Data Corruption bug with Samba's vfs_iouring and Linux 5.6.7/5.7rc3

Jens Axboe axboe at kernel.dk
Thu May 7 18:35:42 UTC 2020


On 5/7/20 12:31 PM, Jeremy Allison wrote:
> On Thu, May 07, 2020 at 10:50:40AM -0600, Jens Axboe wrote:
>> On 5/7/20 10:48 AM, Jeremy Allison wrote:
>>> On Thu, May 07, 2020 at 10:43:17AM -0600, Jens Axboe wrote:
>>>>
>>>> Just like for regular system calls, applications must be able to deal
>>>> with short IO.
>>>
>>> Thanks, that's a helpful definitive reply. Of course, the SMB3
>>> protocol is designed to deal with short IO replies as well, and
>>> the Samba and linux kernel clients are well-enough written that
>>> they do so. MacOS and Windows however..
>>
>> I'm honestly surprised that such broken clients exists!

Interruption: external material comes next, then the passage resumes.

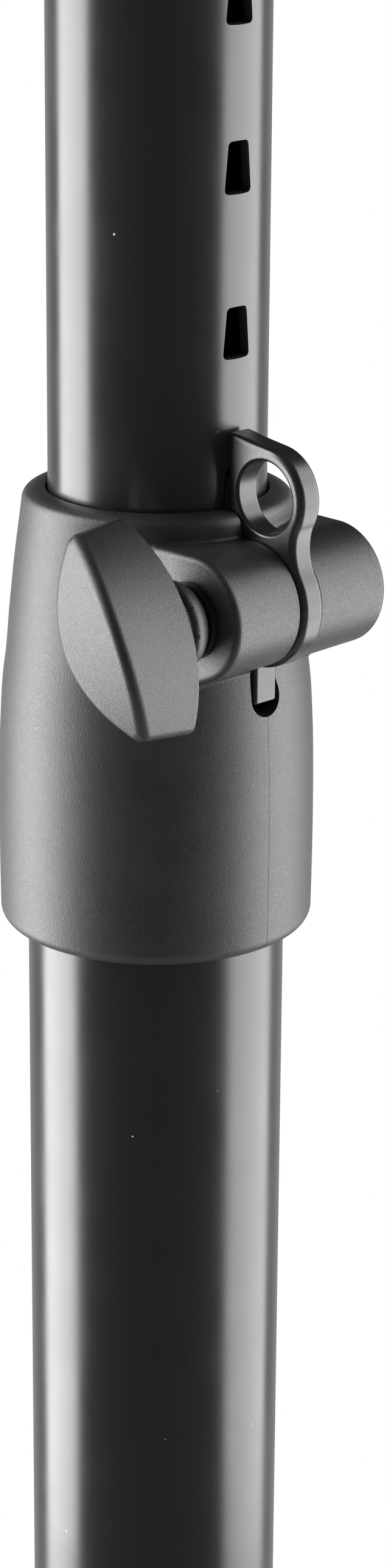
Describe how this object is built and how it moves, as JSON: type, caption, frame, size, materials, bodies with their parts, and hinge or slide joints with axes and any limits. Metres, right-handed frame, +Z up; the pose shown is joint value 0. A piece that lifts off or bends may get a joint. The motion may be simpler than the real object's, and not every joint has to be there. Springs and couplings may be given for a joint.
{
  "type": "studio monitor stand",
  "caption": "Height adjustable stand: flat base, telescopic round column with a sprung latch and wing screw clamp, and a flat padded top plate.",
  "frame": {"origin": "on the floor, on the axis of the column, at the bottom centre of the whole stand", "axes": "+Z up along the column, -Y towards the latch, -X towards the wing knob"},
  "size_m": [0.45, 0.4, 1.0229],
  "materials": {
    "powder_coated_steel": "fine textured black powder coat",
    "satin_paint": "smooth satin black paint",
    "grained_plastic": "dark grey moulded plastic with a fine spark eroded grain",
    "slide_plastic": "smooth natural slide plastic, dark",
    "latch_coating": "smooth satin gloss black coating",
    "foot_rubber": "matte black rubber",
    "mat_rubber": "matte black rubber mat",
    "zinc_steel": "zinc plated",
    "black_screw": "black oxide",
    "insert_brass": "turned brass",
    "spring_steel": "bright spring wire"
  },
  "bodies": {
    "base": {"base_plate": "powder_coated_steel", "base_foot_1": "foot_rubber", "base_foot_2": "foot_rubber", "base_foot_3": "foot_rubber", "base_foot_4": "foot_rubber", "foot_screw_1": "zinc_steel", "foot_screw_2": "zinc_steel", "foot_screw_3": "zinc_steel", "foot_screw_4": "zinc_steel", "column_plug": "zinc_steel", "column_bolt": "zinc_steel", "bolt_washer": "zinc_steel", "base_trim": "grained_plastic", "outer_tube": "satin_paint", "clamp_collar": "grained_plastic", "collar_screw": "black_screw", "guide_bush": "slide_plastic", "threaded_insert": "insert_brass"},
    "column": {"inner_tube": "satin_paint", "lower_glide": "slide_plastic", "glide_pin": "zinc_steel", "top_socket": "powder_coated_steel", "socket_screw_1": "black_screw", "socket_screw_2": "black_screw", "top_plate": "powder_coated_steel", "plate_screw_1": "black_screw", "plate_screw_2": "black_screw", "plate_screw_3": "black_screw", "plate_screw_4": "black_screw", "top_mat": "mat_rubber"},
    "clamp_washer": {"thrust_washer": "black_screw"},
    "clamp_knob": {"wing_knob": "grained_plastic", "clamp_stud": "zinc_steel"},
    "latch_lever": {"latch": "latch_coating", "latch_spring": "spring_steel"}
  },
  "joints": [
    {"name": "height_slide", "type": "slide", "parent": "base", "child": "column", "axis": [0, 0, 1], "range_m": [-0.24, 0.12]},
    {"name": "clamp_feed", "type": "slide", "parent": "base", "child": "clamp_washer", "axis": [1, 0, 0], "range_m": [-0.00187, 0]},
    {"name": "clamp_turn", "type": "hinge", "parent": "clamp_washer", "child": "clamp_knob", "pos_m": [0, -0.029, 0.7097], "axis": [1, 0, 0], "range_deg": [-541, 0]},
    {"name": "latch_release", "type": "hinge", "parent": "base", "child": "latch_lever", "pos_m": [0, -0.029, 0.7097], "axis": [1, 0, 0], "range_deg": [0, 12], "stiffness_Nm_per_rad": 0.12, "springref_deg": -20.05}
  ],
  "couplings": [
    {"joint": "clamp_turn", "follows": "clamp_feed", "rad_per_m": 5026.5}
  ]
}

Even being
>> a somewhat old timer cynic...
>>
>>> Unfortunately they're the most popular clients on the planet,
>>> so we'll probably have to fix Samba to never return short IOs.
>>
>> That does sound like the best way forward, short IOs is possible
>> with regular system calls as well, but will definitely be a lot
>> more frequent with io_uring depending on the access patterns,
>> page cache, number of threads, and so on.
> 
> OK, I just want to be *REALLY CLEAR* what you're telling me
> (I've already written the pread/pwrite wrappers for Samba
> that deal with short IO but want to ensure I understand
> fully before making any changes to Samba).
> 
> You're saying that on a bog-standard ext4 disk file:
> 
> ret = pread(fd, buf, count, offset);
> 
> can return *less* than count bytes if there's no IO
> error and the file size is greater than offset+count
> and no one else is in the middle of a truncate etc. ?
> 
> And:
> 
> ret = pwrite(fd, buf, count, offset);
> 
> can return less* than count bytes if there's no IO
> error and there's ample space on disk ?
> 
> I have to say I've *never* seen that happen, and
> Samba is widely enough used that IO corruption from
> short reads/writes from MacOSX and Windows clients
> would have been widely reported by now.
> 
> Look at how quickly someone spotted disk corruption
> because of the change in userspace-visible behavior
> of the io_uring interface. We only shipped that code
> 03 March 2020 and someone *already* found it.

I _think_ that will only happen on regular files if you use RWF_NOWAIT
or similar, for regular blocking it should not happen. So I don't think
you're at risk there, though I do think that anyone should write
applications with short IOs in mind or they will run into surprises down
the line. Should have been more clear!